参加しているのは同社のほか、柏の葉 IoT ビジネス共創ラボ(三井不動産ほか)、柏の葉アーバンデザインセンター(UDCK)。柏の葉スマートシティにおける、IoTを活用したスマートホスピタル実現に向けたプロジェクトの一環として実施する。
同サービスでは、事前に診察予約を行った患者が、診察当日に病院の最寄り駅である柏の葉キャンパス駅に到着すると、アプリ内で位置を認識し、遠隔チェックインするためのボタンが起動する。
患者がボタンを押し、チェックインに成功すると、病院側の管理画面に通知が飛び、再来受付が行われる。このため、患者は直接診察室に向かうことができるようになる。
通常、患者は来院すると再来受付機でチェックインし、その後、自分の順番が来るまで待合室やロビーで待つことになり、患者にとって大きなストレスとなっている。実証試験では、遠隔チェックイン・サービスを導入することで、実際にどの程度の院内待ち時間が削減できたかを精査する。
また、新型コロナ禍で、病院の待合室などでの密状態を避けたいという患者もいることから、患者の心理的なストレス軽減にもつながると考えられる。
このサービスが実装された場合、病院にとっては再来受付機と再来受付業務のスリム化が実現でき、コストメリットにつながることが予想される。また、予約のある患者の当日の移動状況を細かく確認できることで、患者ごとに必要な検査機器の事前準備など、業務効率の向上にもつながることが期待される。
さらに、院内業務の最適化・効率化で生み出された余剰リソースを、患者1人1人に対するきめ細やかなサービスの実現へシフトすることも可能になる。

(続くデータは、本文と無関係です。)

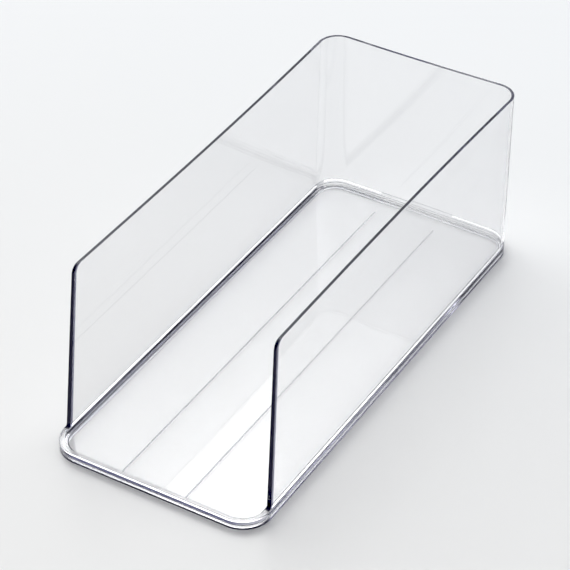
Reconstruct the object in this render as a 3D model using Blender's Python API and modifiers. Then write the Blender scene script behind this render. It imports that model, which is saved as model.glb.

遠隔チェックインのサービスは、スマートホスピタルの実現に向けた第一歩で、アプリケーションの機能拡張に向け、チェックイン後、待ち時間を周辺の街で楽しく過ごしてもらうためのサービスや院内の人流計測、病院までの移動手段との連携などの検証も同時に行っていく。
今回の取り組みは、柏の葉IoTビジネス共創ラボの「ヘルスケア・ワーキンググループ」での議論から生まれた。「イノベーションフィールド柏の葉」(事務局:UDCK)の枠組みを活用したプロジェクトで、UDCKが地域との連携を支援し、nemuliが開発したGPSによるチェックインシステムと、病院側が患者の移動状況を確認するためのアプリケーションを活用する。
nemuliや国立がん研究センター東病院も参加する「柏の葉スマートシティコンソーシアム」(事務局代表:UDCK)の「ウェルネス」プロジェクトとしても位置付けられ、国土交通省のスマートシティモデル事業に選定されており、柏の葉スマートシティでのスマートホスピタルのモデル構築や、地域内外での展開を目指している。